Charlie must now carry the heavy burden as the town simmers in the almost unbearable summer heat. Tensions are running high with the disappearance of Laura Wisehart, the mayor’s daughter, in an already volatile atmosphere with the loss of jobs at the local mine and the unpopular war in Vietnam that has resulted in the deaths of conscripted Australian soldiers.

He’s not a brave boy, Charlie, preferring the safety of his books. But even home life is far from serene with his tempestuous and temperamental mother. Dissatisfied with a small town existence and lack of ambition of her teacher husband, frustrations are reaching boiling point. The young teenager therefore prefers to lock himself away than deal with the simmering tension between the adults and a constantly angry mother.

Only Charlie’s diminutive best mate, Jeffrey Lu, seems to be oblivious to all around him. Thick-skinned to the racist taunts, Jeffrey is out to prove that he’s the best cricketer in town. He is – by a very long way. But a Vietnamese teenager receives no favours or chances in this town.

And then there’s Eliza, Laura’s sister and the object of Charlie’s affections. But his secret involves Laura… Yet it appears that Eliza has something to tell him.

Multiple award-winner

Winner of the 2009 Indie Book of the Year, the 2009 Western Australia Premier’s Award and the 2010 Australian Book Industry Book of the Year Award and shortlisted for the Miles Franklin and IMPAC DUBLIN award, Jasper Jones is just one of those books almost impossible to put down. An Australian Southern Gothic novel (Charlie is reading Mark Twain), the heat is real, the cicadas loud as the tension builds.

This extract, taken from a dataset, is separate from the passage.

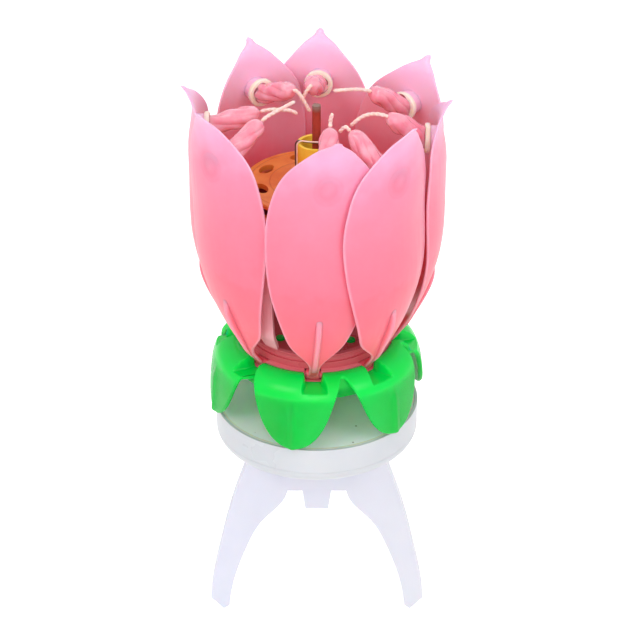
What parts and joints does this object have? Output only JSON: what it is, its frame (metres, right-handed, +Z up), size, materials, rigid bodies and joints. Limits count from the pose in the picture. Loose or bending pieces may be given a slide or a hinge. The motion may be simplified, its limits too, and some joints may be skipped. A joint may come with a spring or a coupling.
{
  "type": "flower-shaped birthday candle",
  "caption": "Closed pink petal bud on a leafy green calyx that turns on a white drum, with small candles inside the hinged petals, a fountain tube and a cake fork.",
  "frame": {"origin": "on the turning axis, at the height of the fork's two tips", "axes": "+Z up along the turning axis, -Y to the viewer, +X to the viewer's right, along the fork's spread"},
  "size_m": [0.0585, 0.0613, 0.1408],
  "materials": {
    "fork_plastic": "smooth white moulding",
    "drum_plastic": "smooth white moulding",
    "lid_plastic": "milky white moulding",
    "steel": "drawn steel",
    "cell_steel": "bright nickel-plated steel",
    "brass": "plain brass",
    "board": "green lacquered board",
    "gear_plastic": "natural moulded acetal",
    "calyx_green": "glossy bright green moulding",
    "hub_pink": "pink moulding",
    "cup_pink": "pale pink translucent moulding",
    "petal_pink": "pink translucent moulding, satin",
    "seat_cream": "cream moulding",
    "candle_wax": "pink translucent wax",
    "wick_cotton": "waxed cotton",
    "pod_orange": "orange moulding",
    "tube_yellow": "yellow paper tube",
    "charge": "grey pressed charge",
    "fuse_red": "brown-red waxed stick"
  },
  "bodies": {
    "base": {"stand": "fork_plastic", "base_cup": "drum_plastic", "base_lid": "lid_plastic", "spindle": "steel", "motor": "steel", "idler_pin": "steel", "button_cell_1": "cell_steel", "button_cell_2": "cell_steel", "button_cell_3": "cell_steel", "battery_contact_lower": "brass", "battery_contact_upper": "brass", "sound_disc": "brass", "circuit_board": "board"},
    "flower": {"drive_gear": "gear_plastic", "calyx": "calyx_green", "petal_hub": "hub_pink", "inner_cup": "cup_pink", "pod_body": "pod_orange", "pod_plate": "pod_orange", "fountain_tube": "tube_yellow", "fountain_core": "charge", "fuse": "fuse_red", "trigger_wire": "steel", "tie_thread": "wick_cotton"},
    "idler": {"idler_gear": "gear_plastic"},
    "pinion": {"motor_pinion": "brass"},
    "petal_1_body": {"petal_1": "petal_pink", "candle_seat_1": "seat_cream", "candle_1": "candle_wax", "wick_1": "wick_cotton"},
    "petal_2_body": {"petal_2": "petal_pink", "candle_seat_2": "seat_cream", "candle_2": "candle_wax", "wick_2": "wick_cotton"},
    "petal_3_body": {"petal_3": "petal_pink", "candle_seat_3": "seat_cream", "candle_3": "candle_wax", "wick_3": "wick_cotton"},
    "petal_4_body": {"petal_4": "petal_pink", "candle_seat_4": "seat_cream", "candle_4": "candle_wax", "wick_4": "wick_cotton"},
    "petal_5_body": {"petal_5": "petal_pink", "candle_seat_5": "seat_cream", "candle_5": "candle_wax", "wick_5": "wick_cotton"},
    "petal_6_body": {"petal_6": "petal_pink", "candle_seat_6": "seat_cream", "candle_6": "candle_wax", "wick_6": "wick_cotton"},
    "petal_7_body": {"petal_7": "petal_pink", "candle_seat_7": "seat_cream", "candle_7": "candle_wax", "wick_7": "wick_cotton"},
    "petal_8_body": {"petal_8": "petal_pink", "candle_seat_8": "seat_cream", "candle_8": "candle_wax", "wick_8": "wick_cotton"}
  },
  "joints": [
    {"name": "flower_spin", "type": "hinge", "parent": "base", "child": "flower", "pos_m": [0, 0, 0.06], "axis": [0, 0, 1], "continuous": true},
    {"name": "idler_spin", "type": "hinge", "parent": "base", "child": "idler", "pos_m": [0.00881, 0.00617, 0.0565], "axis": [0, 0, 1], "continuous": true},
    {"name": "pinion_spin", "type": "hinge", "parent": "base", "child": "pinion", "pos_m": [0.00789, 0.01361, 0.0565], "axis": [0, 0, 1], "continuous": true},
    {"name": "petal_1_open", "type": "hinge", "parent": "flower", "child": "petal_1_body", "pos_m": [-0.00084, -0.01608, 0.0759], "axis": [0.9986, -0.0523, 0], "range_deg": [0, 50]},
    {"name": "petal_2_open", "type": "hinge", "parent": "flower", "child": "petal_2_body", "pos_m": [0.01077, -0.01196, 0.0759], "axis": [0.7431, 0.6691, 0], "range_deg": [0, 50]},
    {"name": "petal_3_open", "type": "hinge", "parent": "flower", "child": "petal_3_body", "pos_m": [0.01608, -0.00084, 0.0759], "axis": [0.0523, 0.9986, 0], "range_deg": [0, 50]},
    {"name": "petal_4_open", "type": "hinge", "parent": "flower", "child": "petal_4_body", "pos_m": [0.01196, 0.01077, 0.0759], "axis": [-0.6691, 0.7431, 0], "range_deg": [0, 50]},
    {"name": "petal_5_open", "type": "hinge", "parent": "flower", "child": "petal_5_body", "pos_m": [0.00084, 0.01608, 0.0759], "axis": [-0.9986, 0.0523, 0], "range_deg": [0, 50]},
    {"name": "petal_6_open", "type": "hinge", "parent": "flower", "child": "petal_6_body", "pos_m": [-0.01077, 0.01196, 0.0759], "axis": [-0.7431, -0.6691, 0], "range_deg": [0, 50]},
    {"name": "petal_7_open", "type": "hinge", "parent": "flower", "child": "petal_7_body", "pos_m": [-0.01608, 0.00084, 0.0759], "axis": [-0.0523, -0.9986, 0], "range_deg": [0, 50]},
    {"name": "petal_8_open", "type": "hinge", "parent": "flower", "child": "petal_8_body", "pos_m": [-0.01196, -0.01077, 0.0759], "axis": [0.6691, -0.7431, 0], "range_deg": [0, 50]}
  ],
  "couplings": [
    {"joint": "idler_spin", "follows": "flower_spin", "ratio": -3.7778},
    {"joint": "pinion_spin", "follows": "flower_spin", "ratio": 10.389},
    {"joint": "petal_2_open", "follows": "petal_1_open", "ratio": 1},
    {"joint": "petal_3_open", "follows": "petal_1_open", "ratio": 1},
    {"joint": "petal_4_open", "follows": "petal_1_open", "ratio": 1},
    {"joint": "petal_5_open", "follows": "petal_1_open", "ratio": 1},
    {"joint": "petal_6_open", "follows": "petal_1_open", "ratio": 1},
    {"joint": "petal_7_open", "follows": "petal_1_open", "ratio": 1},
    {"joint": "petal_8_open", "follows": "petal_1_open", "ratio": 1}
  ]
}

Jasper, Charlie, Jeffrey – they’re all outcasts. And whilst the secret cannot be revealed, Jeffrey remains an integral part of the hidden truth. None of the boys are accepted by the white supremacist townsfolk, yet little is as it appears. Not the mayor, not the chief of police. Jasper’s bruises support that.

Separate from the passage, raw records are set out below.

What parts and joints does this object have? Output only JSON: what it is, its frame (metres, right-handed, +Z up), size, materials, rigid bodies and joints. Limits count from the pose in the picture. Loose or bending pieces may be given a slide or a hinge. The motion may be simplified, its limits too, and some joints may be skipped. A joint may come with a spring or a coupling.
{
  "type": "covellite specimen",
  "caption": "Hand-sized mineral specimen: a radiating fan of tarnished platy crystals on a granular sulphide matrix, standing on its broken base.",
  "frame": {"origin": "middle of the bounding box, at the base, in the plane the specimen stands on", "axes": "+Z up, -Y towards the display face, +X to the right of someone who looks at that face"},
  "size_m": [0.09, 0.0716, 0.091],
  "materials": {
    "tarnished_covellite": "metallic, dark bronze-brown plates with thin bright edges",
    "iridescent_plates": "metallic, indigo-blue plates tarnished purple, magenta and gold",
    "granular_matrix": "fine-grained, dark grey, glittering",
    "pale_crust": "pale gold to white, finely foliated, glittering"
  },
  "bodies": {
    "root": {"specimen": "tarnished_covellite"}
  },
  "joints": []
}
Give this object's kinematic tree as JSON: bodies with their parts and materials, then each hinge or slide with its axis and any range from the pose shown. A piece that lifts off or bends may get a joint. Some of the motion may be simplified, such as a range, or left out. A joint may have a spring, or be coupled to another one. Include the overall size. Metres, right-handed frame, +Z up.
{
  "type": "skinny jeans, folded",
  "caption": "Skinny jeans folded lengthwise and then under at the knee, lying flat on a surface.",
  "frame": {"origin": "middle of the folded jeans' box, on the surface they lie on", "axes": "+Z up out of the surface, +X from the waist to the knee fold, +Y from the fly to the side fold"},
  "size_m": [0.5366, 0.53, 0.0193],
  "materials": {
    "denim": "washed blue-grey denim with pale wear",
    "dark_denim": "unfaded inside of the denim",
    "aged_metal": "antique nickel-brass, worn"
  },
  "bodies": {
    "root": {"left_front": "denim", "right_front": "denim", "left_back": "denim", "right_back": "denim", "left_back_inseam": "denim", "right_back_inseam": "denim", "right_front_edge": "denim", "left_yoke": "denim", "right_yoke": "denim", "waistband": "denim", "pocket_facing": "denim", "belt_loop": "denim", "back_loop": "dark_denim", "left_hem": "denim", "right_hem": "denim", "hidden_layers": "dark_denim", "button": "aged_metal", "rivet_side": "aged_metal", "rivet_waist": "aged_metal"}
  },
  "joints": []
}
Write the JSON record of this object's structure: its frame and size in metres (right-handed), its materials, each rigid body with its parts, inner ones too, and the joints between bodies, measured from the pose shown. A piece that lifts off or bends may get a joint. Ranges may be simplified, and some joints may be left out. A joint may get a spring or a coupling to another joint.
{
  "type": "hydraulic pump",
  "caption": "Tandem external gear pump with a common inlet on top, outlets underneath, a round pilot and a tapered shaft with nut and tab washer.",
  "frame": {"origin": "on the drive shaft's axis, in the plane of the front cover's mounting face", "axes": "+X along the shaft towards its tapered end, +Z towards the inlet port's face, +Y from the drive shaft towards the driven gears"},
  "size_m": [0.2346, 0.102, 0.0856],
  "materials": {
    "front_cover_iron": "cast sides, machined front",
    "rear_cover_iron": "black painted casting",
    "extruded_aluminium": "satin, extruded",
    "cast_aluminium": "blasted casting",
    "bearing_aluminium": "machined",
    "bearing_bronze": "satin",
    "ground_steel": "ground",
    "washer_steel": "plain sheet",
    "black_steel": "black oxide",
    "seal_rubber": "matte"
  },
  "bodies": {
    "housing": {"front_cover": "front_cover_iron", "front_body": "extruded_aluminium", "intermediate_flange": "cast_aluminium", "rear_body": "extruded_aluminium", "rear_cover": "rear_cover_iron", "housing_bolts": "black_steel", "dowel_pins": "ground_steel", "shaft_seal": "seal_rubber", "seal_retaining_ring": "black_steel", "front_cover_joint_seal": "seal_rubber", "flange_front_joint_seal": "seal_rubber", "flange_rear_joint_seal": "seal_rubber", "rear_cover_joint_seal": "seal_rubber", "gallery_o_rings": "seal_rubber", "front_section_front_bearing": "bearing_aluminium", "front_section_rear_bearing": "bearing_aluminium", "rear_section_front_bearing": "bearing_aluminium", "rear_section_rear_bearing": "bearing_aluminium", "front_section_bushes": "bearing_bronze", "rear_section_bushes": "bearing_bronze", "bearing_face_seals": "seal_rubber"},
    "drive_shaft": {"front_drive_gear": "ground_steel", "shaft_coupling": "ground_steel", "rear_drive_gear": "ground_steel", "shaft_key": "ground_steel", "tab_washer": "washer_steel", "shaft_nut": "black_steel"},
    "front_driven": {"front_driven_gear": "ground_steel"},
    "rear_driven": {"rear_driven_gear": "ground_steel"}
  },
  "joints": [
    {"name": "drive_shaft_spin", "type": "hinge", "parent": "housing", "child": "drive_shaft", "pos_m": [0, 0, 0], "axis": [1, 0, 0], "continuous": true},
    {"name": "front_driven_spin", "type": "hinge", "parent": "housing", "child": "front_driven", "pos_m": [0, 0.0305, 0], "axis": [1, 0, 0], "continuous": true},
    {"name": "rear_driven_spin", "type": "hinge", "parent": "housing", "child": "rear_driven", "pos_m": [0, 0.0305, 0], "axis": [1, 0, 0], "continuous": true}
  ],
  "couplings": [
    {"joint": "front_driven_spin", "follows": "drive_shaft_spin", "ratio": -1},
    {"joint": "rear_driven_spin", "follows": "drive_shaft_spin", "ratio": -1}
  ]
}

Author Craig Silvey is a master storyteller, a wonderful creator of characters and a cracking good writer of dialogue. Engrossing and enthralling, it’s a book that will make you laugh – the friendship between Charlie and Jeffrey is at once moving as it is, at times, hilarious – as well as make you angry. This is small town Australia in the 1960s with its share of town bullies and racism.

But Jasper Jones is also one of those incredibly rare, beautifully written books that, having finished reading it, you suddenly realise there’s no more to come.